Start of Available data
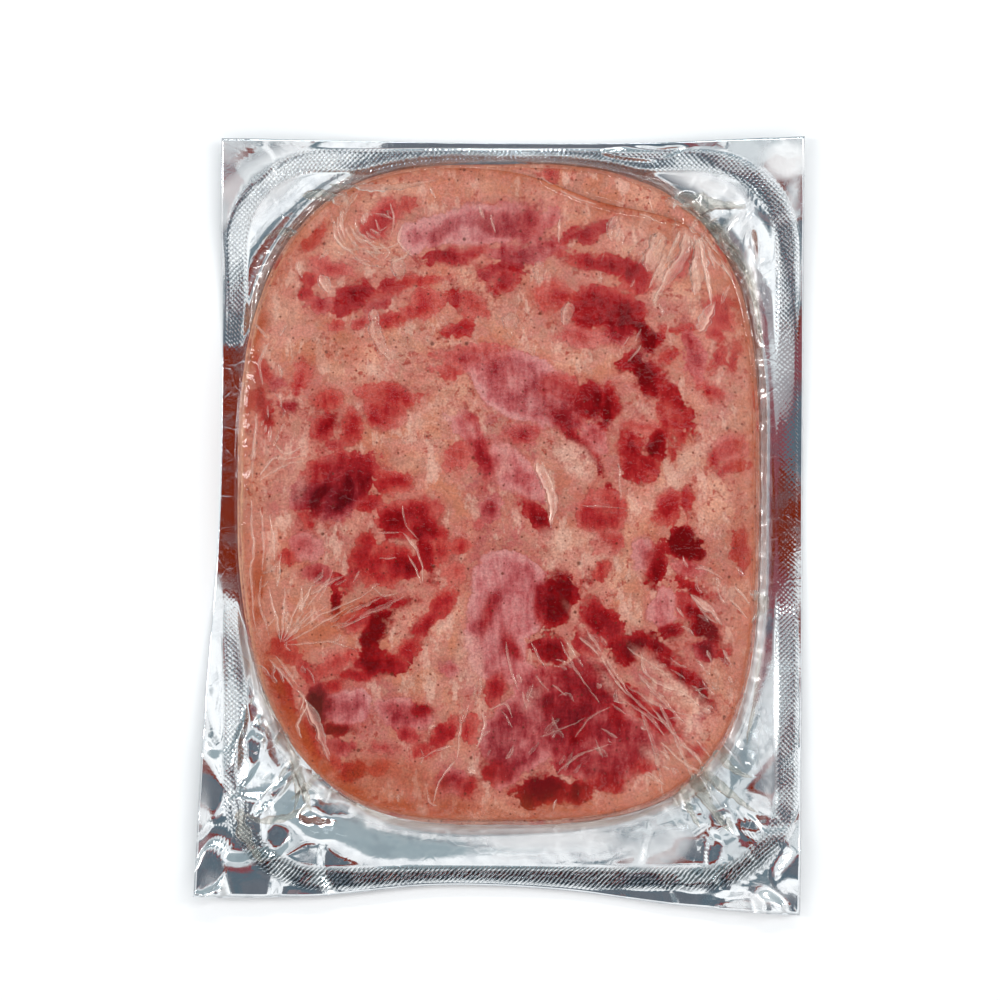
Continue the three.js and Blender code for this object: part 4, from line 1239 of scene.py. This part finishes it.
def foil_material():
    material, tree, output, place = new_material("crinkled foil")
    height, mask = grain(tree, place, 0.9, 5.0, 0.5)
    part = node(tree, "ShaderNodeSeparateXYZ", {0: place}).outputs
    along = plus(tree, part[0], swing(tree, speckle(tree, place, 6.0, 2.0), 2.0 * MM))
    turns = 2 * math.pi / (HATCH_PITCH * math.sqrt(2) * MM)
    falling, rising = (
        maths(tree, "SINE", times(tree, maths(tree, how, along, part[1]), turns))
        for how in ("SUBTRACT", "ADD"))
    hatch = plus(tree, falling, times(tree, rising, ramped(tree, part[1], *BOTTOM_WELD)))
    groove = times(tree, hatch, attribute(tree, "weld"))
    creases = node(tree, "ShaderNodeTexVoronoi", {
        "Vector": place, "Scale": 1 / (7 * MM), "Randomness": 1.0}, feature="DISTANCE_TO_EDGE")
    fold = ramped(tree, creases.outputs[0], 0.0, 0.05)
    total = plus(tree, times(tree, height, 0.5), times(tree, fold, 0.25))
    total = plus(tree, total, times(tree, groove, 0.6))
    tint = blended(tree, mask, FOIL_BRIGHT, FOIL_SCUFFED)
    # Painted shade: the weld's grooves are darkened, more on the bottom weld than elsewhere.
    groove_shade_share = times(tree, attribute(tree, "weld"), ramped(tree, part[1], *BOTTOM_WELD, 0.95, 0.3))
    tint = blended(tree, times(tree, ramped(tree, groove, 1.0, -0.4), groove_shade_share), tint, FOIL_GROOVE_SHADE)
    shader = node(tree, "ShaderNodeBsdfPrincipled", {
        "Base Color": tint, "Metallic": 1.0, "Roughness": plus(tree, times(tree, mask, 0.1), 0.055),
        "Normal": bumped(tree, total, 0.25, 0.05)})
    tree.links.new(shader.outputs[0], output.inputs[0])
    return material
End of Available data
■ Given request
Reproduce the complete set of lines precisely as supplied.

■ Expected output
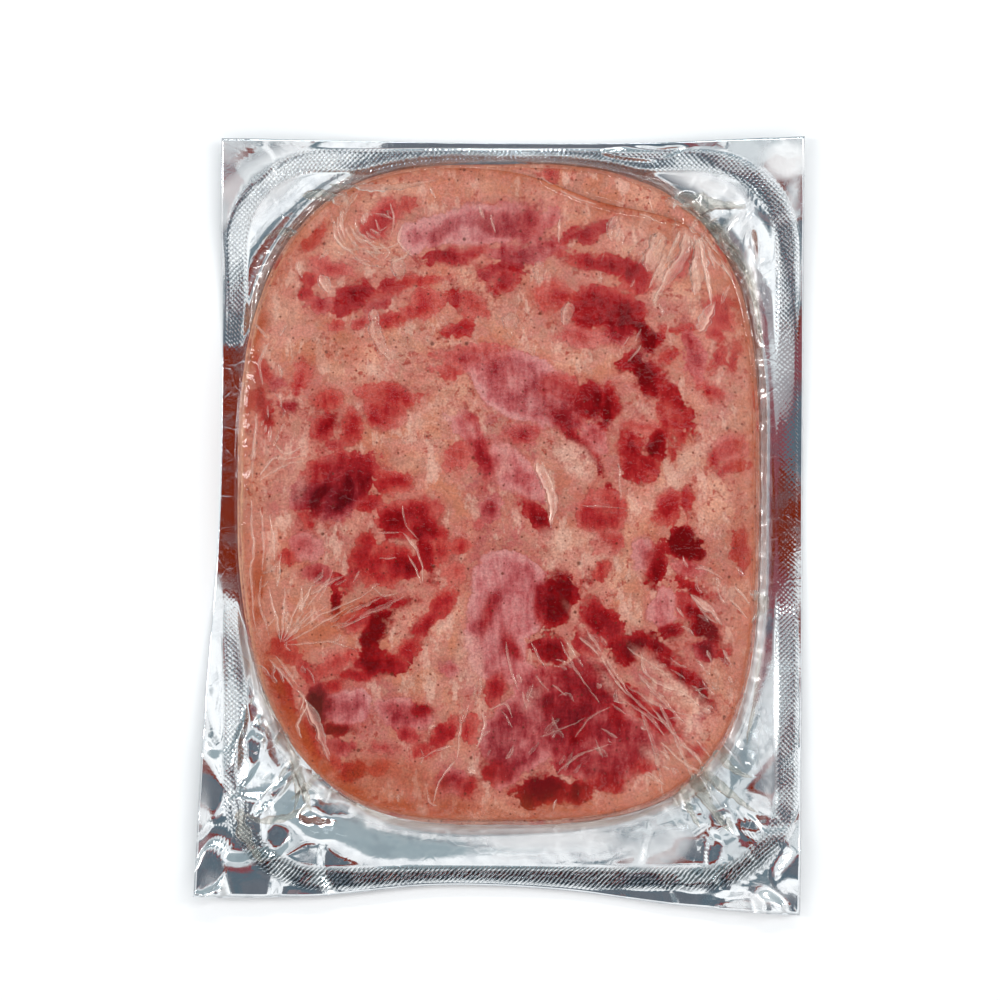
Continue the three.js and Blender code for this object: part 4, from line 1239 of scene.py. This part finishes it.
def foil_material():
    material, tree, output, place = new_material("crinkled foil")
    height, mask = grain(tree, place, 0.9, 5.0, 0.5)
    part = node(tree, "ShaderNodeSeparateXYZ", {0: place}).outputs
    along = plus(tree, part[0], swing(tree, speckle(tree, place, 6.0, 2.0), 2.0 * MM))
    turns = 2 * math.pi / (HATCH_PITCH * math.sqrt(2) * MM)
    falling, rising = (
        maths(tree, "SINE", times(tree, maths(tree, how, along, part[1]), turns))
        for how in ("SUBTRACT", "ADD"))
    hatch = plus(tree, falling, times(tree, rising, ramped(tree, part[1], *BOTTOM_WELD)))
    groove = times(tree, hatch, attribute(tree, "weld"))
    creases = node(tree, "ShaderNodeTexVoronoi", {
        "Vector": place, "Scale": 1 / (7 * MM), "Randomness": 1.0}, feature="DISTANCE_TO_EDGE")
    fold = ramped(tree, creases.outputs[0], 0.0, 0.05)
    total = plus(tree, times(tree, height, 0.5), times(tree, fold, 0.25))
    total = plus(tree, total, times(tree, groove, 0.6))
    tint = blended(tree, mask, FOIL_BRIGHT, FOIL_SCUFFED)
    # Painted shade: the weld's grooves are darkened, more on the bottom weld than elsewhere.
    groove_shade_share = times(tree, attribute(tree, "weld"), ramped(tree, part[1], *BOTTOM_WELD, 0.95, 0.3))
    tint = blended(tree, times(tree, ramped(tree, groove, 1.0, -0.4), groove_shade_share), tint, FOIL_GROOVE_SHADE)
    shader = node(tree, "ShaderNodeBsdfPrincipled", {
        "Base Color": tint, "Metallic": 1.0, "Roughness": plus(tree, times(tree, mask, 0.1), 0.055),
        "Normal": bumped(tree, total, 0.25, 0.05)})
    tree.links.new(shader.outputs[0], output.inputs[0])
    return material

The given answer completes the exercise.